Page 445: And Harry says “Voldemort” aloud, despite having been warned that it is magic and a big-ass signal to the people hunting them. Because he is a fucking idiot. [Ed: I believe this is point at which I shouted out “oh you stupid blighter!”]
Page 571: “Chapter Twenty-Nine: The Lost Diadem.” And Neville Longbottom finally shows up, with the crap thoroughly and comprehensively kicked out of him. Seems with Harry gone, he’s decided that someone has to be the guy who stands up to the forces of evil and injustice, and is getting the shit whaled out of him for doing it. Neville Longbottom is fucking hardcore.
Page 585: Ginny being all catty to keep Cho away from her man-meat. Because in the Potterverse, you always find your chosen soulmate during your teens. Why a woman who started out her writing career as a single mother would go with this theme is beyond me.

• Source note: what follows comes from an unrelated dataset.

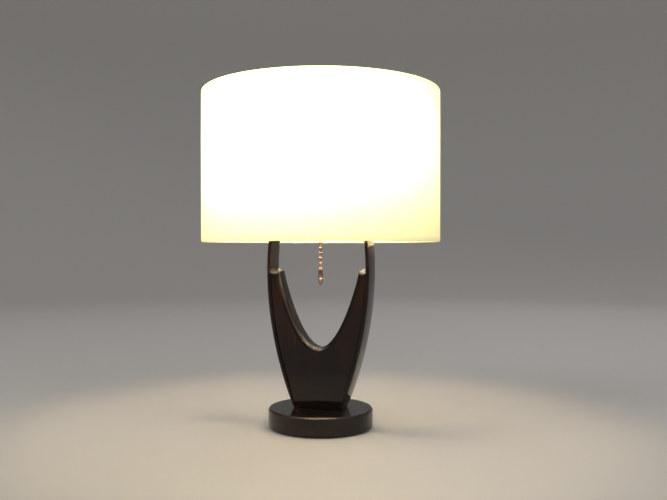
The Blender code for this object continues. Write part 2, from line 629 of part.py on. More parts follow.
def make_bulb():
    turned("bulb_contact", [(0, 294.2), (4.2, 294.2), (3.0, 293.0), (0, 292.6)], "steel", 12)
    turned("bulb_insulator", [(0, 298.0), (9.4, 298.0), (9.0, 296.8), (4.4, 294.5), (0, 294.5)], "black_plastic", 16)
    turned("bulb_base", [
        (13.1, 319.5), (13.1, 300.6), (10.2, 298.3), (3.0, 298.3), (3.0, 299.0), (9.9, 299.0), (12.5, 301.0), (12.5, 319.5),
    ], "steel", 24)
    dome = arc((0, 365), 30.0, 90, -35, 7)
    neck = through([dome[-1], (17.6, 335.4), (13.5, 326.4), (12.0, 320.0)], 1)[1:]
    outer = [(0, 395.0), *dome[1:], *(tuple(point) for point in neck), (12.0, 303.0)]
    inner_dome = arc((0, 365), 29.0, -35, 90, 7)
    inner_neck = [(r - 1.0, z) for r, z in reversed(neck)]
    inner = [(11.0, 303.0), *inner_neck[:-1], *inner_dome[:-1], (0, 394.0)]
    turned("bulb_glass", [*outer, *inner], "bulb_glass", 20)
    stem = [(0, 345), (2.6, 345), (3.2, 343), (3.8, 330), (4.6, 316), (8.0, 309), (10.5, 306), (10.5, 304.5), (0, 304.5)]
    turned("bulb_stem", stem, "bulb_glass", 12)
    support = [(-2, 0, 345.4), (-5, 0, 350), (-10, 0, 358), (-9.6, 0, 359.6), (-4.8, 4, 361), (0, 5, 361.6)]
    route = [*support, *((-x, y, z) for x, y, z in reversed(support[:-1]))]
    wire("bulb_filament", route, 0.4, "steel", 1)


make_base()
make_arm(-1, "left")
make_arm(1, "right")
make_yoke()
make_dowels()
make_crossbar()
make_nipple()
make_saddle()
make_harp()
make_shade()
make_spider()
make_finial()
make_socket()
make_switch()
make_chain()
make_bulb()
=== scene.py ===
"""Looks of the table lamp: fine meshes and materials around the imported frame.

The frame is in metres, +Z up, with the origin on the table at the middle of the base. Sizes below are in
millimetres, and places come from the frame's own boxes. Every fine mesh stands for the CAD node it is named
after, rides on that node's body and takes that node's material slot.
"""
import json
import math

import bmesh
import bpy
from mathutils import Matrix, Vector, noise

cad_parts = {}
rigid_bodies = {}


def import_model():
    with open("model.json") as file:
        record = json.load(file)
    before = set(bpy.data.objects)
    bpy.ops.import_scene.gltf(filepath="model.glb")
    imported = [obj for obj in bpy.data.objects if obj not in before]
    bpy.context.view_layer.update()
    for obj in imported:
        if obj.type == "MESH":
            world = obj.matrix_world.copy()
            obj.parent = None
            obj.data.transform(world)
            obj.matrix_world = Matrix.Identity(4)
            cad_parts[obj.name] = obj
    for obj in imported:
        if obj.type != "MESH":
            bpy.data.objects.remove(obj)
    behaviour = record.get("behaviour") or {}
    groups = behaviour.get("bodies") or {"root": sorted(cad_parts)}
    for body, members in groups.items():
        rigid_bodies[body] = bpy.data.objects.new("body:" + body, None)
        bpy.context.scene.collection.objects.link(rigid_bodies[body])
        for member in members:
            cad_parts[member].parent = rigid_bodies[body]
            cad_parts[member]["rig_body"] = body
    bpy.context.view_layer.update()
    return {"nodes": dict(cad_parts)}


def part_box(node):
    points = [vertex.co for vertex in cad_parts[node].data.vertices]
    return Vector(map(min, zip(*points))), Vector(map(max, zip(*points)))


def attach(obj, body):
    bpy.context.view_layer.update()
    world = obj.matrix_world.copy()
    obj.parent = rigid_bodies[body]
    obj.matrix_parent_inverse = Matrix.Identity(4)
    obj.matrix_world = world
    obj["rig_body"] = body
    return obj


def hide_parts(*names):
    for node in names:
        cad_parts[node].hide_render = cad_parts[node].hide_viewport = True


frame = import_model()
SCENE = bpy.context.scene
MM = 0.001
GAP = 0.3  # space between pieces that touch

# The arms' outer edge and the yoke's V as curves: x is half the width across, z the height
ARM_CURVE = ((31.3, 25.0), (35.0, 30.0), (84.4, 143.0), (63.6, 262.0))
YOKE_CURVE = ((0.0, 102.0), (30.4, 102.0), (53.8, 196.5), (53.4, 199.0))
ARM_T, ARM_TOE_T, ARM_TAPER_TOP = 4.8, 2.0, 75.0
HORN_R, HORN_DOME, DOME_BOTTOM = 3.5, 5.5, 180.0
YOKE_ROUND, HORN_ROUND_SHARE = 5.5, 0.6
ARM_EDGE, JOINT_EDGE, BAR_EDGE, DISC_BEVEL = 1.0, 0.5, 1.2, 1.8
DOWEL_R, DOWEL_IN_YOKE, DOWEL_IN_ARM = 2.5, 12.0, 2.2
NIPPLE_HOLE_R, HARP_LEG_X = 5.1, 24.0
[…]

Page 587: The Ravenclaw password isn’t a catchphrase but rather takes the form of answering a riddle, which is a very nice touch. (Presumably the Hufflepuff method of entrance to their common room is desperately begging to be let in, or pretending that you’re as good as the other wizards are rather than being a lump of useless baggage.)
Page 709: Ah, because Voldy took Harry’s blood for his own new body, he “tethered [Harry] to life” and that’s why Harry isn’t all-dead, but rather just mostly-dead. This is a job for Miracle Max and an oversized pill coated with chocolate.
Page 736: Mrs. Weasley has a Ripley-in-Aliens moment and kicks the shit out of Bellatrix. Never underestimate the power of a Ripley-in-Aliens moment.

Mrs. Weasily is easily the best moment, quite possibly ever. I can’t think of it without breaking into a grin.
Music; what’s a girl to do – bat for lashes, just like heaven – the cure, silence is golden – Garbage (I want to hear the new remix CD!!!)